Further proof of these dramatic changes can be found in the unprecedented silence of the military throughout the court case. During past crises, the "guardians of secularism" were always to the fore, but not this time. Sensing that Turkey is fast becoming a diverse society, the military is attempting to adapt. Turkey is increasingly peppered with capitalist-friendly conservatives, liberal secularists and moderate nationalists, all of whom are at odds with the one-size-fits-all state system.

It remains to be seen whether the military really is adapting to an increasingly diverse society (there's plenty of evidence to suggest otherwise). Hakura is right, however, about the new space opening up for political parties that genuinely represent the contours of Turkish public opinion, rather than the artificial secularist versus Islamist construction we have now. I would love to see the data on which he bases this assumption.
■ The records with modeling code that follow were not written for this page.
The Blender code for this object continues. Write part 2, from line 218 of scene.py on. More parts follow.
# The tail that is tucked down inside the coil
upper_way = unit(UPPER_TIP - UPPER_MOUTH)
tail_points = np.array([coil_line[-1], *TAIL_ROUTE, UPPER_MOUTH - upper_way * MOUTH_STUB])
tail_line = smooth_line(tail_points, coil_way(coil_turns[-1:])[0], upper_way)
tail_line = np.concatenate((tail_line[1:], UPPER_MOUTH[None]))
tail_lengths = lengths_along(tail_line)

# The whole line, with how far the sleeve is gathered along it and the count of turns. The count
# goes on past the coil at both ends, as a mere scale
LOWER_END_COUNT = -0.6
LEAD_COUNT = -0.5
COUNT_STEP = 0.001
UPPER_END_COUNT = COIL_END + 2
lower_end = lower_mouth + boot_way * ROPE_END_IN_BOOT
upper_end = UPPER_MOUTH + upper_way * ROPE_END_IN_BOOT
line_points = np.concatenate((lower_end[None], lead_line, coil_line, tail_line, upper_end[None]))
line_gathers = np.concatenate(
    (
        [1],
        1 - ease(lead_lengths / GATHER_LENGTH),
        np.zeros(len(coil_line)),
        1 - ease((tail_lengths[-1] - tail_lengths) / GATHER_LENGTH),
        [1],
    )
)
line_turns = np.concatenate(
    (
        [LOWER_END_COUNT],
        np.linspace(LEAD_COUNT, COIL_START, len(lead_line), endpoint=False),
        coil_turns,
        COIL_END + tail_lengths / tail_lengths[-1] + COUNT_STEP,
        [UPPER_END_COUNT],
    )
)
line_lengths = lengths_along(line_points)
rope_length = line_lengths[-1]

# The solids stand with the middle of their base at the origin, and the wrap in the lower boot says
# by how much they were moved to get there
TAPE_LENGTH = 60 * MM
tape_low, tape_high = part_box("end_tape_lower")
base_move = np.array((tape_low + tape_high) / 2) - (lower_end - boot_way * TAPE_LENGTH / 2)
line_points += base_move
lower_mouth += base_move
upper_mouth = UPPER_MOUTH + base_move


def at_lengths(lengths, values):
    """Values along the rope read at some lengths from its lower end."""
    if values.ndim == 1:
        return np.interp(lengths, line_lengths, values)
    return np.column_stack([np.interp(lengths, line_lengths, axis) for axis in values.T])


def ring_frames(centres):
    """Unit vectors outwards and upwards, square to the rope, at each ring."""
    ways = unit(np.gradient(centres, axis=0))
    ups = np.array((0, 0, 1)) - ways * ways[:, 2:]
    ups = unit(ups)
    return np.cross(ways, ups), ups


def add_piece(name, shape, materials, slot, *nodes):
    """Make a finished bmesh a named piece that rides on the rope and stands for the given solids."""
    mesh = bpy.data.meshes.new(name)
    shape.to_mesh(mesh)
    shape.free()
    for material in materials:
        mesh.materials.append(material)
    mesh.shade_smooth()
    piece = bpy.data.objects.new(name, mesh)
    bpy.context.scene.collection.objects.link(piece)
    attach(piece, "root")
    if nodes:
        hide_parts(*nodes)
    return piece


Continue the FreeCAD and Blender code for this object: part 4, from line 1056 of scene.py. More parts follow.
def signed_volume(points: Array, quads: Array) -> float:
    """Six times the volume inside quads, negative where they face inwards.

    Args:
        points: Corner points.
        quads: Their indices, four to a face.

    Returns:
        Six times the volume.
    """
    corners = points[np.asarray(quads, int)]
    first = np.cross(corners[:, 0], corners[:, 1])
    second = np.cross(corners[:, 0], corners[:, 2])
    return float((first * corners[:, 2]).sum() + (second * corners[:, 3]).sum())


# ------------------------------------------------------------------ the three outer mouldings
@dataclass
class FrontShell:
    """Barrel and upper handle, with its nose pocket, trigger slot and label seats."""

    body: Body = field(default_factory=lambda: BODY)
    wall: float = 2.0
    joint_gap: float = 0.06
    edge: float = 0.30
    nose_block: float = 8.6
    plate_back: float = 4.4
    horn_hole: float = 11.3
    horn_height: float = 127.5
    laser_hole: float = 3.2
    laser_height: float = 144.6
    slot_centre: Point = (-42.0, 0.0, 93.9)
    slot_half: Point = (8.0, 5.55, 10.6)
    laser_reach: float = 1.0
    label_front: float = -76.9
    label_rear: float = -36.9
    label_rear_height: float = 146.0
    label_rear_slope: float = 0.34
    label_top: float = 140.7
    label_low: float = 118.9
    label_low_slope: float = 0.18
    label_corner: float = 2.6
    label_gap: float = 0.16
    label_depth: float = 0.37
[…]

Even a casual observer can tell Turkey's political landscape is too complicated to be neatly sewn up by two political parties. Where do pro-western secularists turn? Nationalist/statist Islamists? Old school socialists? Soros-funded provacateurs? Greens? Surely there's room for new parties and smart young leaders to emerge from the unwieldy bloc that was AKP.  A more capable political force representing Turkey's minority secularists might do more than anything to temper AKP and increase secularists' political confidence, even as the disproportionate political and economic power they've enjoyed for 70 years slips through their fingers.

In the end, it may be that the disbanding of AKP may be the best thing that can happen to Turkish politics, but not because it puts a lid on the creeping Islamism secularists see around every corner. A ban issued by a constitutional court is a bit harsh and hard for western liberals to stomach, but this undemocratic tool may, in the end, increase political accountability and pluralism in Turkey.*

*Worst possible outcome? AKP cuts a deal to save its ass, emerges from the court case with few challengers and its leadership punishes rank and file members who considered a post-AKP political life. That would be bad.